Non vedremo, né l’albero, né la conchiglia, nelle opere di Brice Marden. Forse, però, percepiremo quella possibilità – che ha l’ambizione di infinito – a cui fa riferimento nella citazione che abbiamo riportato in apertura, quella potenzialità di depositare segni, come strati su un supporto che di volta in volta è tela o carta, con uno strumento che diventa il tramite per vincere una presunta resistenza tra la mano e la superficie.
All’artista statunitense (è nato a Bronxville, New York nel 1938) è dedicata la IV edizione delle Vetrine alla Calcografia, un percorso antologico, a cura di Mario Codognato: circa cinquant’anni attraverso incisioni, disegni e pittura.
Nessun racconto, per scelta: mancano quelle forme riconoscibili, a cui diamo il nome di soggetti, che sono anche i puntelli perché possa iniziare una narrazione, restano quei segni, sulla carta, geometrici, rigidi o grovigli sinuosi e sembra di vedere lo strato che viene a galla, retto da un ordine silenzioso che ne stabilisce il ritmo, i rapporti tra le forme, mentre s’indovina che c’è altro depositato in una profondità remota e destinato a rimanere lì, come una sorta di fondamenta.
Dai monocromi, dove gli interventi sono simili a scalfitture rigorose, alle partizioni a rettangoli, con il diverso addensarsi degli incroci di linee, talvolta tanto sottili e ravvicinati da sembrare una stesura uniforme, ai mosaici immaginari, ai Five Threes (1976 – 77) variazioni sul tema del numero tre, all’Hydra Group (1979) altro serie di composizioni geometriche, dove i rettangoli si saldano, ma la pittura tende a debordare dai margini… fino all’incontro con la scrittura giapponese, negli anni Ottanta.
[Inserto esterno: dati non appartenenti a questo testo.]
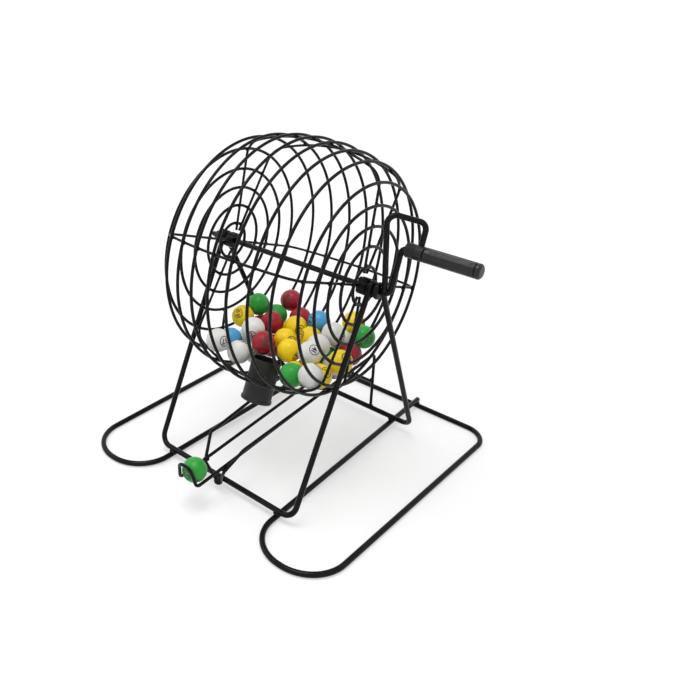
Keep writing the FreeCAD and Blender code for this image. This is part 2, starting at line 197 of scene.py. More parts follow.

Allora i segni saranno linee curve, senza alcun obbligo apparente, e potranno riempire tutto il campo rettangolare a loro concesso (Cold Mountain Zen Studies 1991)
In altre opere, memori di una antica Grecia terra di divinità, quelle stesse linee evocheranno le Nove Muse e saranno quel che resta di un panneggio, mosso da un incedere danzato.